Finally, let \(\alpha \to 0\), we shall prove that the limit of a family of solutions \(\{u_{\alpha }\}\) of the perturbation problem (3.1) is the second solution of problem (1.3) with \(\lambda \in (0,\lambda^{*})\), where \(\lambda^{*}\) is defined in Lemma 2.2.
Theorem 3.6
Suppose that (f), (g1)-(g3) and (h) hold, \(\lambda \in (0, \lambda^{*})\).

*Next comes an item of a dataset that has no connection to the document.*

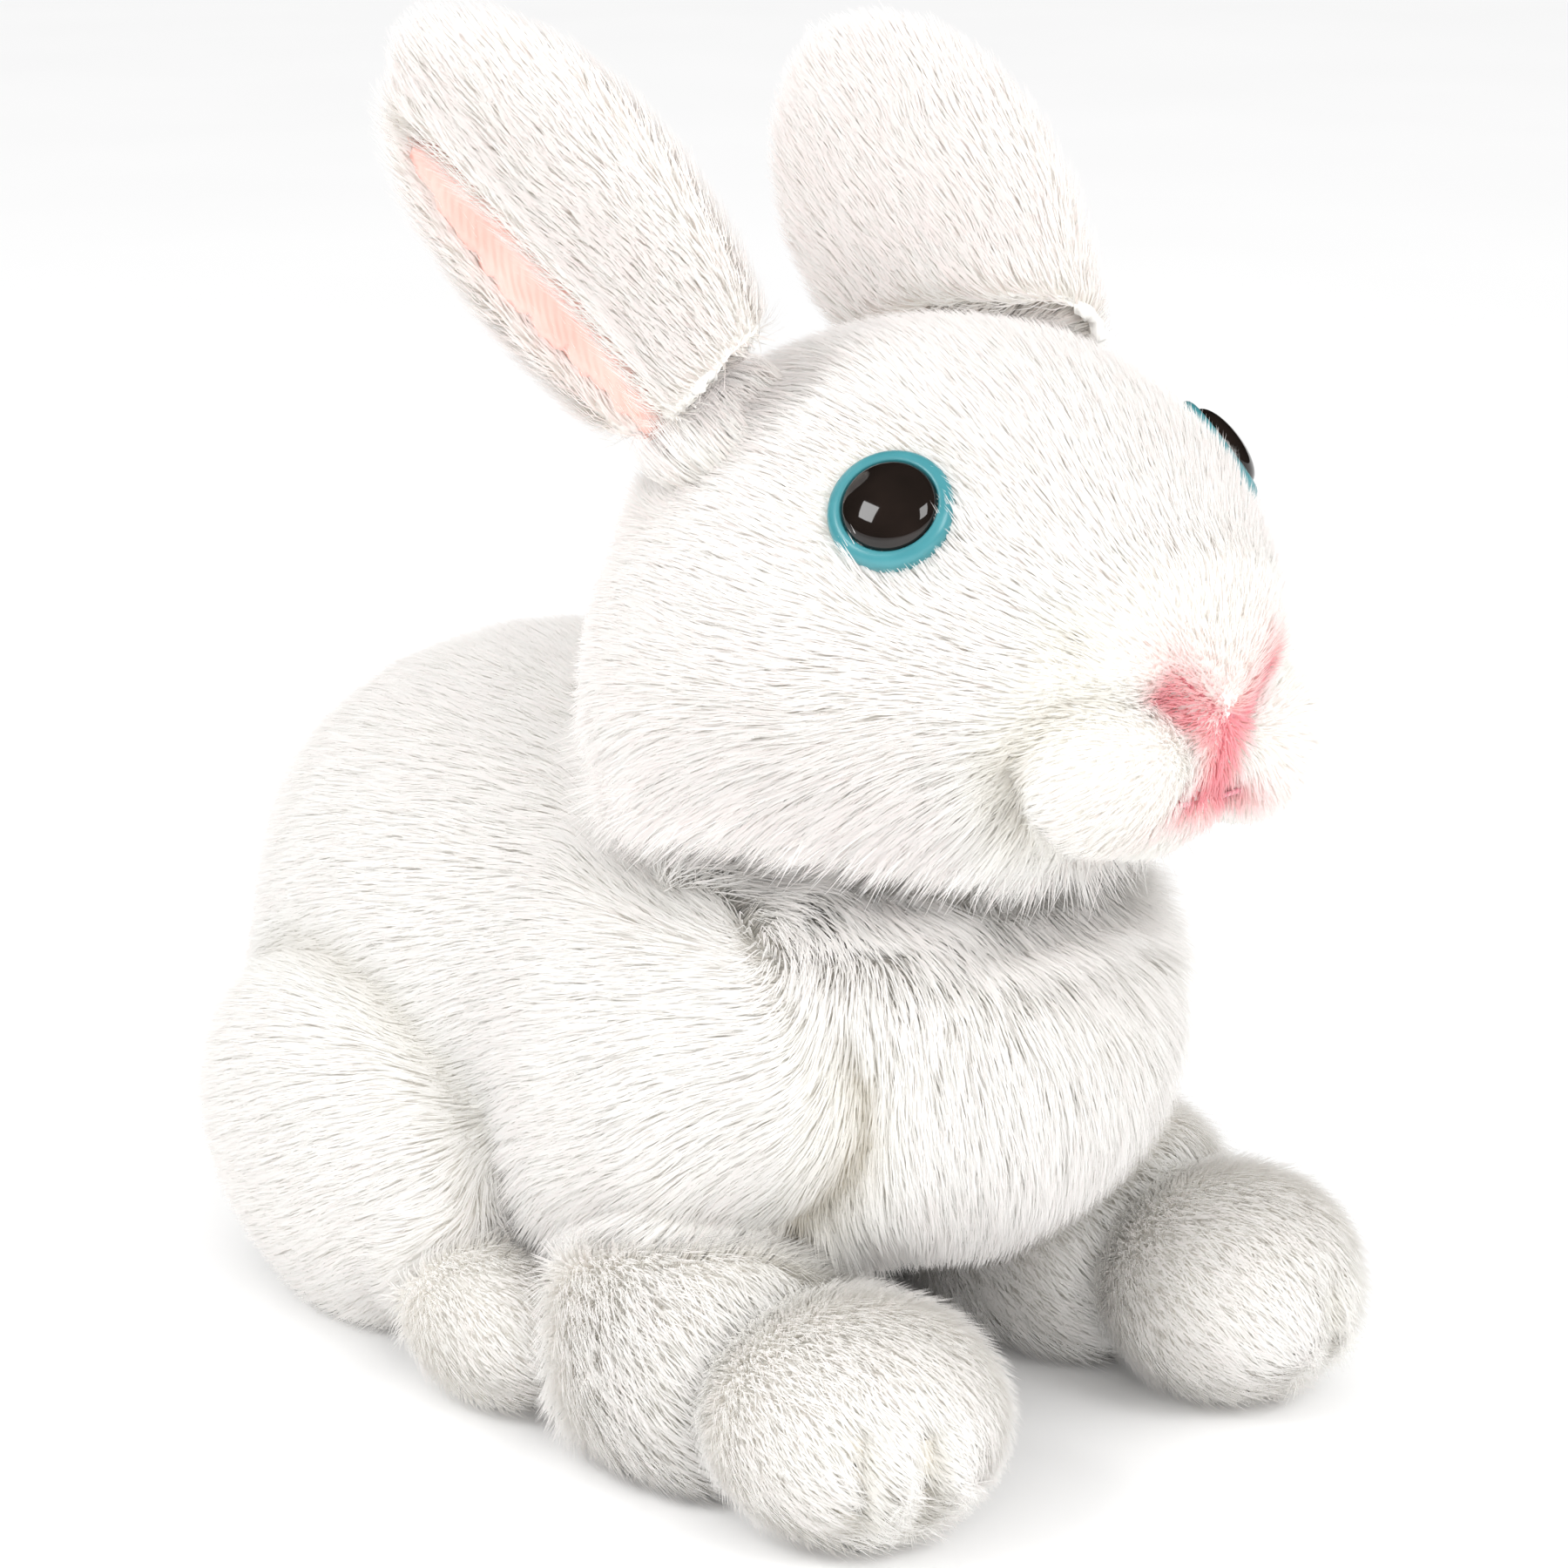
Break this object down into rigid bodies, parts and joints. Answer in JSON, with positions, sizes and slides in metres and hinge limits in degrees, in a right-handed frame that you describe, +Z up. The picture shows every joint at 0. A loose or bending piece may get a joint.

Then problem (1.3) has a solution
\(v_{0}\)
satisfying
\(J(v_{0})>0\).
Proof
Let \(\alpha \to 0\) and \(u_{\alpha }\geqslant 0\) is the solution of problem (3.1), that is, \(J_{\alpha }(u_{\alpha })=c_{\alpha }\), \(J'_{ \alpha }(u_{\alpha })=0\). Then, by (g3), (3.3), (3.6) and (1.4), we have
$$\begin{aligned} c>c_{\alpha } =&J_{\alpha }(u_{\alpha })-\frac{1}{4} \bigl(J'_{\alpha }(u _{\alpha }),u_{\alpha }\bigr) \\ =&\frac{a}{4} \Vert u_{\alpha } \Vert ^{2}-\lambda \int_{\Omega }h \biggl( F(u _{\alpha }+\alpha )-F(\alpha )- \frac{1}{4}f(u_{\alpha }+\alpha )u_{ \alpha } \biggr)\\ &{} - \int_{\Omega } \biggl( G(u_{\alpha })-\frac{1}{4}g(u_{ \alpha })u_{\alpha } \biggr) \\ \geqslant &\frac{a}{4} \Vert u_{\alpha } \Vert ^{2}- \lambda \int_{\Omega }h \bigl( F(u_{\alpha }) \bigr) \\ \geqslant &\frac{a}{4} \Vert u_{\alpha } \Vert ^{2}- \lambda^{*}\bigl(c_{0} \vert h \vert _{2} \Vert u_{\alpha } \Vert +c_{2} \vert h \vert _{1} \bigr), \end{aligned}$$
then \(\{u_{\alpha }\}\) is bounded in \(H_{0}^{1}(\Omega )\). Up to a subsequence, there exists \(v_{0}\in H_{0}^{1}(\Omega )\) such that \(u_{\alpha }\rightharpoonup v_{0}\) in \(H_{0}^{1}(\Omega )\) and
$$\begin{aligned} &u_{\alpha }\to v_{0} \quad \mbox{in } L^{s}(\Omega ), s\in [1,6), \\ &u_{\alpha }(x)\to v_{0}(x) \quad \mbox{a.e. }x\in \Omega , \\ &\mbox{there exists }k_{2}\in L^{2}(\Omega )\mbox{ such that for all }n, \bigl\vert u_{\alpha }(x) \bigr\vert , \bigl\vert v_{0}(x) \bigr\vert \leqslant k_{2}(x) \mbox{ a.e. in } \Omega . \end{aligned}$$
Firstly, we show that \(v_{0}(x)>0\) a.e. in Ω. For that purpose, we denote \(w_{\alpha }=u_{\alpha }-v_{0}\) and \(l=\lim_{\alpha \to 0} \Vert w_{\alpha } \Vert \). Taking \(\phi \in H_{0}^{1}(\Omega )\) with \(\phi \geqslant 0\) in (3.2), we have
$$ \lambda \int_{\Omega }hf(u_{\alpha }+\alpha )\phi = \bigl( a+b \Vert u_{ \alpha } \Vert ^{2} \bigr) (u_{\alpha },\phi )+ \int_{\Omega }\phi_{u_{ \alpha }}u_{\alpha }\phi - \int_{\Omega }g(u_{\alpha })\phi . $$
By using Fatou’s lemma, Lemma 2.1(iv) and (3.10), we have
$$ \lambda \int_{\Omega }hf(v_{0})\phi \leqslant \bigl( a+bl^{2}+b \Vert v_{0} \Vert ^{2} \bigr) (v_{0},\phi )+ \int_{\Omega }\phi_{v_{0}}v_{0}\phi - \int_{\Omega }g(v_{0})\phi . $$
Similar to the proof of \(u_{0}(x)>0\) in \(x\in \Omega \) in Theorem 2.5, we can show that \(v_{0}(x)>0\) a.e. in Ω.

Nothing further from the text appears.